Every line must be returned precisely as it is written.

========================================

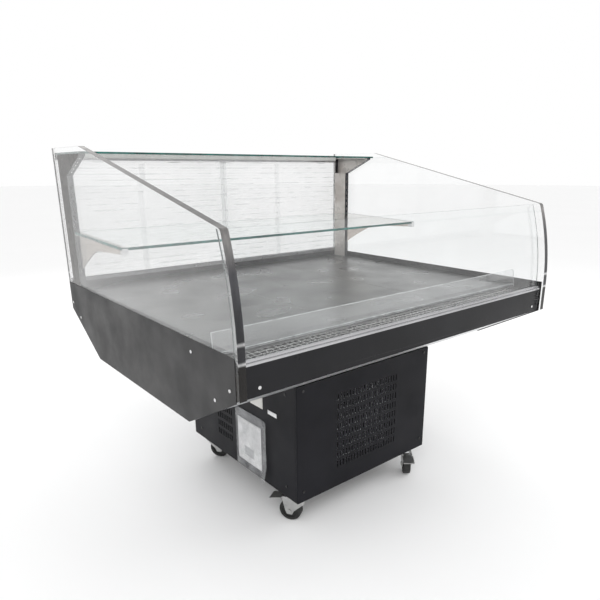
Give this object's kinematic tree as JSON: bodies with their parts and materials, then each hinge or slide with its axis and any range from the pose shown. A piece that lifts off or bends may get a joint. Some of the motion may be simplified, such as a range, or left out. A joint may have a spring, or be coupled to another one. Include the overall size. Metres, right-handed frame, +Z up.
{
  "type": "refrigerated deli case",
  "caption": "Open-front refrigerated deli case: clear end panels, bowed front glass, glass shelf, sliding rear doors, insulated well on a wheeled condensing-unit pedestal.",
  "frame": {"origin": "centre of the footprint, on the floor", "axes": "+X along the case towards its right end, +Y from the customer's side to the service side, +Z up"},
  "size_m": [1.3, 1.12, 1.178],
  "materials": {
    "clear_acrylic": "gloss",
    "clear_glass": "gloss",
    "black_paint": "satin",
    "stainless": "satin",
    "galvanised": "satin",
    "aluminium_profile": "satin",
    "foam": "matte",
    "zinc": "satin",
    "screw_steel": "satin",
    "wheel_rubber": "satin",
    "twin_wall": "gloss",
    "lamp": "matte",
    "coil_fins": "satin",
    "copper": "satin",
    "compressor_black": "satin",
    "dark_plastic": "satin",
    "pouch": "gloss",
    "fan_plastic": "satin",
    "motor_steel": "satin",
    "shelf_steel": "gloss"
  },
  "bodies": {
    "case": {"end_panel_left": "clear_acrylic", "end_panel_right": "clear_acrylic", "side_cover_left": "black_paint", "side_cover_right": "black_paint", "cover_screws": "screw_steel", "front_fascia": "black_paint", "front_sill": "aluminium_profile", "front_glass": "clear_glass", "roof_glass": "clear_glass", "tub_underside": "galvanised", "tub_insulation": "foam", "tub_liner": "stainless", "air_riser": "clear_acrylic", "rear_ledge": "black_paint", "door_tracks": "aluminium_profile", "rear_uprights": "stainless", "top_brackets": "stainless", "led_lamp": "lamp", "shelf_glass": "clear_glass", "shelf_arms": "shelf_steel", "shelf_clips": "zinc", "evaporator_coil": "coil_fins", "evaporator_fan_plate": "galvanised", "fan_motors": "motor_steel", "drain_pipe": "dark_plastic", "pedestal_frame": "black_paint", "pedestal_front_panel": "black_paint", "pedestal_side_left": "black_paint", "pedestal_side_right": "black_paint", "pedestal_rear_panel": "black_paint", "pedestal_screws": "screw_steel", "condenser_coil": "coil_fins", "fan_shroud": "galvanised", "compressor": "compressor_black", "refrigerant_pipes": "copper", "drip_tray": "dark_plastic", "controller": "dark_plastic", "power_inlet": "dark_plastic", "caster_plates": "zinc", "document_pouch": "pouch"},
    "deck_pan_left": {"deck_pan_left": "stainless"},
    "deck_pan_centre": {"deck_pan_centre": "stainless"},
    "deck_pan_right": {"deck_pan_right": "stainless"},
    "return_grille": {"return_grille": "stainless"},
    "rear_door_left": {"rear_door_left": "twin_wall"},
    "rear_door_right": {"rear_door_right": "twin_wall"},
    "evaporator_fan_left": {"evaporator_fan_left": "fan_plastic"},
    "evaporator_fan_right": {"evaporator_fan_right": "fan_plastic"},
    "condenser_fan": {"condenser_fan": "fan_plastic"},
    "power_switch": {"power_switch": "dark_plastic"},
    "swivel_front_left": {"caster_fork_front_left": "zinc"},
    "wheel_front_left": {"caster_wheel_front_left": "wheel_rubber"},
    "swivel_front_right": {"caster_fork_front_right": "zinc"},
    "wheel_front_right": {"caster_wheel_front_right": "wheel_rubber"},
    "swivel_rear_left": {"caster_fork_rear_left": "zinc"},
    "wheel_rear_left": {"caster_wheel_rear_left": "wheel_rubber"},
    "swivel_rear_right": {"caster_fork_rear_right": "zinc"},
    "wheel_rear_right": {"caster_wheel_rear_right": "wheel_rubber"},
    "pedal_front_left": {"brake_pedal_front_left": "zinc"},
    "pedal_front_right": {"brake_pedal_front_right": "zinc"}
  },
  "joints": [
    {"name": "deck_pan_left_lift", "type": "slide", "parent": "case", "child": "deck_pan_left", "axis": [0, 0, 1], "range_m": [0, 0.05]},
    {"name": "deck_pan_centre_lift", "type": "slide", "parent": "case", "child": "deck_pan_centre", "axis": [0, 0, 1], "range_m": [0, 0.05]},
    {"name": "deck_pan_right_lift", "type": "slide", "parent": "case", "child": "deck_pan_right", "axis": [0, 0, 1], "range_m": [0, 0.05]},
    {"name": "return_grille_lift", "type": "slide", "parent": "case", "child": "return_grille", "axis": [0, 0, 1], "range_m": [0, 0.04]},
    {"name": "rear_door_left_slide", "type": "slide", "parent": "case", "child": "rear_door_left", "axis": [1, 0, 0], "range_m": [0, 0.61]},
    {"name": "rear_door_right_slide", "type": "slide", "parent": "case", "child": "rear_door_right", "axis": [-1, 0, 0], "range_m": [0, 0.61]},
    {"name": "evaporator_fan_left_spin", "type": "hinge", "parent": "case", "child": "evaporator_fan_left", "pos_m": [-0.26833, -0.33, 0.6244], "axis": [0, 1, 0], "continuous": true},
    {"name": "evaporator_fan_right_spin", "type": "hinge", "parent": "case", "child": "evaporator_fan_right", "pos_m": [0.26833, -0.33, 0.6244], "axis": [0, 1, 0], "continuous": true},
    {"name": "condenser_fan_spin", "type": "hinge", "parent": "case", "child": "condenser_fan", "pos_m": [0, -0.202, 0.306], "axis": [0, 1, 0], "continuous": true},
    {"name": "power_switch_rock", "type": "hinge", "parent": "case", "child": "power_switch", "pos_m": [0.15, 0.335, 0.437], "axis": [1, 0, 0], "range_deg": [-16, 0]},
    {"name": "swivel_front_left", "type": "hinge", "parent": "case", "child": "swivel_front_left", "pos_m": [-0.258, -0.278, 0.092], "axis": [0, 0, 1], "continuous": true},
    {"name": "wheel_front_left_roll", "type": "hinge", "parent": "swivel_front_left", "child": "wheel_front_left", "pos_m": [-0.27602, -0.24917, 0.0375], "axis": [-0.848, -0.5299, 0], "continuous": true},
    {"name": "swivel_front_right", "type": "hinge", "parent": "case", "child": "swivel_front_right", "pos_m": [0.258, -0.278, 0.092], "axis": [0, 0, 1], "continuous": true},
    {"name": "wheel_front_right_roll", "type": "hinge", "parent": "swivel_front_right", "child": "wheel_front_right", "pos_m": [0.23569, -0.30366, 0.0375], "axis": [0.7547, -0.6561, 0], "continuous": true},
    {"name": "swivel_rear_left", "type": "hinge", "parent": "case", "child": "swivel_rear_left", "pos_m": [-0.258, 0.295, 0.092], "axis": [0, 0, 1], "continuous": true},
    {"name": "wheel_rear_left_roll", "type": "hinge", "parent": "swivel_rear_left", "child": "wheel_rear_left", "pos_m": [-0.23802, 0.26749, 0.0375], "axis": [0.809, 0.5878, 0], "continuous": true},
    {"name": "swivel_rear_right", "type": "hinge", "parent": "case", "child": "swivel_rear_right", "pos_m": [0.258, 0.295, 0.092], "axis": [0, 0, 1], "continuous": true},
    {"name": "wheel_rear_right_roll", "type": "hinge", "parent": "swivel_rear_right", "child": "wheel_rear_right", "pos_m": [0.27183, 0.32606, 0.0375], "axis": [-0.9135, 0.4067, 0], "continuous": true},
    {"name": "brake_pedal_front_left_press", "type": "hinge", "parent": "swivel_front_left", "child": "pedal_front_left", "pos_m": [-0.28503, -0.23475, 0.08], "axis": [-0.848, -0.5299, 0], "range_deg": [0, 12]},
    {"name": "brake_pedal_front_right_press", "type": "hinge", "parent": "swivel_front_right", "child": "pedal_front_right", "pos_m": [0.22454, -0.31649, 0.08], "axis": [0.7547, -0.6561, 0], "range_deg": [0, 12]}
  ]
}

========================================

## Output of the exercise
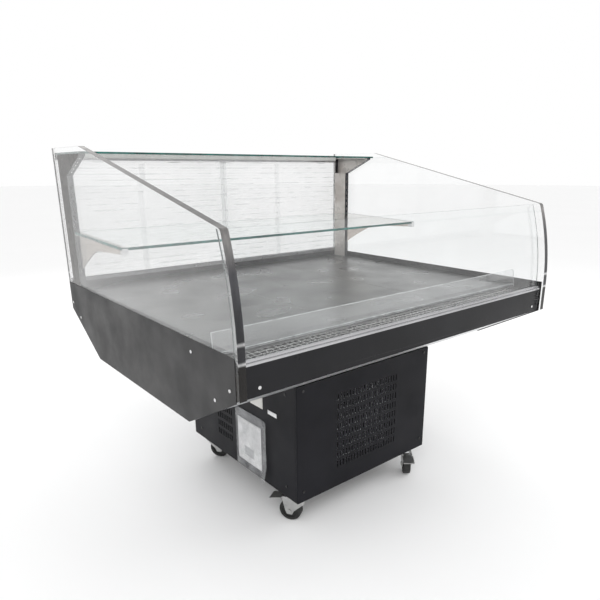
Give this object's kinematic tree as JSON: bodies with their parts and materials, then each hinge or slide with its axis and any range from the pose shown. A piece that lifts off or bends may get a joint. Some of the motion may be simplified, such as a range, or left out. A joint may have a spring, or be coupled to another one. Include the overall size. Metres, right-handed frame, +Z up.
{
  "type": "refrigerated deli case",
  "caption": "Open-front refrigerated deli case: clear end panels, bowed front glass, glass shelf, sliding rear doors, insulated well on a wheeled condensing-unit pedestal.",
  "frame": {"origin": "centre of the footprint, on the floor", "axes": "+X along the case towards its right end, +Y from the customer's side to the service side, +Z up"},
  "size_m": [1.3, 1.12, 1.178],
  "materials": {
    "clear_acrylic": "gloss",
    "clear_glass": "gloss",
    "black_paint": "satin",
    "stainless": "satin",
    "galvanised": "satin",
    "aluminium_profile": "satin",
    "foam": "matte",
    "zinc": "satin",
    "screw_steel": "satin",
    "wheel_rubber": "satin",
    "twin_wall": "gloss",
    "lamp": "matte",
    "coil_fins": "satin",
    "copper": "satin",
    "compressor_black": "satin",
    "dark_plastic": "satin",
    "pouch": "gloss",
    "fan_plastic": "satin",
    "motor_steel": "satin",
    "shelf_steel": "gloss"
  },
  "bodies": {
    "case": {"end_panel_left": "clear_acrylic", "end_panel_right": "clear_acrylic", "side_cover_left": "black_paint", "side_cover_right": "black_paint", "cover_screws": "screw_steel", "front_fascia": "black_paint", "front_sill": "aluminium_profile", "front_glass": "clear_glass", "roof_glass": "clear_glass", "tub_underside": "galvanised", "tub_insulation": "foam", "tub_liner": "stainless", "air_riser": "clear_acrylic", "rear_ledge": "black_paint", "door_tracks": "aluminium_profile", "rear_uprights": "stainless", "top_brackets": "stainless", "led_lamp": "lamp", "shelf_glass": "clear_glass", "shelf_arms": "shelf_steel", "shelf_clips": "zinc", "evaporator_coil": "coil_fins", "evaporator_fan_plate": "galvanised", "fan_motors": "motor_steel", "drain_pipe": "dark_plastic", "pedestal_frame": "black_paint", "pedestal_front_panel": "black_paint", "pedestal_side_left": "black_paint", "pedestal_side_right": "black_paint", "pedestal_rear_panel": "black_paint", "pedestal_screws": "screw_steel", "condenser_coil": "coil_fins", "fan_shroud": "galvanised", "compressor": "compressor_black", "refrigerant_pipes": "copper", "drip_tray": "dark_plastic", "controller": "dark_plastic", "power_inlet": "dark_plastic", "caster_plates": "zinc", "document_pouch": "pouch"},
    "deck_pan_left": {"deck_pan_left": "stainless"},
    "deck_pan_centre": {"deck_pan_centre": "stainless"},
    "deck_pan_right": {"deck_pan_right": "stainless"},
    "return_grille": {"return_grille": "stainless"},
    "rear_door_left": {"rear_door_left": "twin_wall"},
    "rear_door_right": {"rear_door_right": "twin_wall"},
    "evaporator_fan_left": {"evaporator_fan_left": "fan_plastic"},
    "evaporator_fan_right": {"evaporator_fan_right": "fan_plastic"},
    "condenser_fan": {"condenser_fan": "fan_plastic"},
    "power_switch": {"power_switch": "dark_plastic"},
    "swivel_front_left": {"caster_fork_front_left": "zinc"},
    "wheel_front_left": {"caster_wheel_front_left": "wheel_rubber"},
    "swivel_front_right": {"caster_fork_front_right": "zinc"},
    "wheel_front_right": {"caster_wheel_front_right": "wheel_rubber"},
    "swivel_rear_left": {"caster_fork_rear_left": "zinc"},
    "wheel_rear_left": {"caster_wheel_rear_left": "wheel_rubber"},
    "swivel_rear_right": {"caster_fork_rear_right": "zinc"},
    "wheel_rear_right": {"caster_wheel_rear_right": "wheel_rubber"},
    "pedal_front_left": {"brake_pedal_front_left": "zinc"},
    "pedal_front_right": {"brake_pedal_front_right": "zinc"}
  },
  "joints": [
    {"name": "deck_pan_left_lift", "type": "slide", "parent": "case", "child": "deck_pan_left", "axis": [0, 0, 1], "range_m": [0, 0.05]},
    {"name": "deck_pan_centre_lift", "type": "slide", "parent": "case", "child": "deck_pan_centre", "axis": [0, 0, 1], "range_m": [0, 0.05]},
    {"name": "deck_pan_right_lift", "type": "slide", "parent": "case", "child": "deck_pan_right", "axis": [0, 0, 1], "range_m": [0, 0.05]},
    {"name": "return_grille_lift", "type": "slide", "parent": "case", "child": "return_grille", "axis": [0, 0, 1], "range_m": [0, 0.04]},
    {"name": "rear_door_left_slide", "type": "slide", "parent": "case", "child": "rear_door_left", "axis": [1, 0, 0], "range_m": [0, 0.61]},
    {"name": "rear_door_right_slide", "type": "slide", "parent": "case", "child": "rear_door_right", "axis": [-1, 0, 0], "range_m": [0, 0.61]},
    {"name": "evaporator_fan_left_spin", "type": "hinge", "parent": "case", "child": "evaporator_fan_left", "pos_m": [-0.26833, -0.33, 0.6244], "axis": [0, 1, 0], "continuous": true},
    {"name": "evaporator_fan_right_spin", "type": "hinge", "parent": "case", "child": "evaporator_fan_right", "pos_m": [0.26833, -0.33, 0.6244], "axis": [0, 1, 0], "continuous": true},
    {"name": "condenser_fan_spin", "type": "hinge", "parent": "case", "child": "condenser_fan", "pos_m": [0, -0.202, 0.306], "axis": [0, 1, 0], "continuous": true},
    {"name": "power_switch_rock", "type": "hinge", "parent": "case", "child": "power_switch", "pos_m": [0.15, 0.335, 0.437], "axis": [1, 0, 0], "range_deg": [-16, 0]},
    {"name": "swivel_front_left", "type": "hinge", "parent": "case", "child": "swivel_front_left", "pos_m": [-0.258, -0.278, 0.092], "axis": [0, 0, 1], "continuous": true},
    {"name": "wheel_front_left_roll", "type": "hinge", "parent": "swivel_front_left", "child": "wheel_front_left", "pos_m": [-0.27602, -0.24917, 0.0375], "axis": [-0.848, -0.5299, 0], "continuous": true},
    {"name": "swivel_front_right", "type": "hinge", "parent": "case", "child": "swivel_front_right", "pos_m": [0.258, -0.278, 0.092], "axis": [0, 0, 1], "continuous": true},
    {"name": "wheel_front_right_roll", "type": "hinge", "parent": "swivel_front_right", "child": "wheel_front_right", "pos_m": [0.23569, -0.30366, 0.0375], "axis": [0.7547, -0.6561, 0], "continuous": true},
    {"name": "swivel_rear_left", "type": "hinge", "parent": "case", "child": "swivel_rear_left", "pos_m": [-0.258, 0.295, 0.092], "axis": [0, 0, 1], "continuous": true},
    {"name": "wheel_rear_left_roll", "type": "hinge", "parent": "swivel_rear_left", "child": "wheel_rear_left", "pos_m": [-0.23802, 0.26749, 0.0375], "axis": [0.809, 0.5878, 0], "continuous": true},
    {"name": "swivel_rear_right", "type": "hinge", "parent": "case", "child": "swivel_rear_right", "pos_m": [0.258, 0.295, 0.092], "axis": [0, 0, 1], "continuous": true},
    {"name": "wheel_rear_right_roll", "type": "hinge", "parent": "swivel_rear_right", "child": "wheel_rear_right", "pos_m": [0.27183, 0.32606, 0.0375], "axis": [-0.9135, 0.4067, 0], "continuous": true},
    {"name": "brake_pedal_front_left_press", "type": "hinge", "parent": "swivel_front_left", "child": "pedal_front_left", "pos_m": [-0.28503, -0.23475, 0.08], "axis": [-0.848, -0.5299, 0], "range_deg": [0, 12]},
    {"name": "brake_pedal_front_right_press", "type": "hinge", "parent": "swivel_front_right", "child": "pedal_front_right", "pos_m": [0.22454, -0.31649, 0.08], "axis": [0.7547, -0.6561, 0], "range_deg": [0, 12]}
  ]
}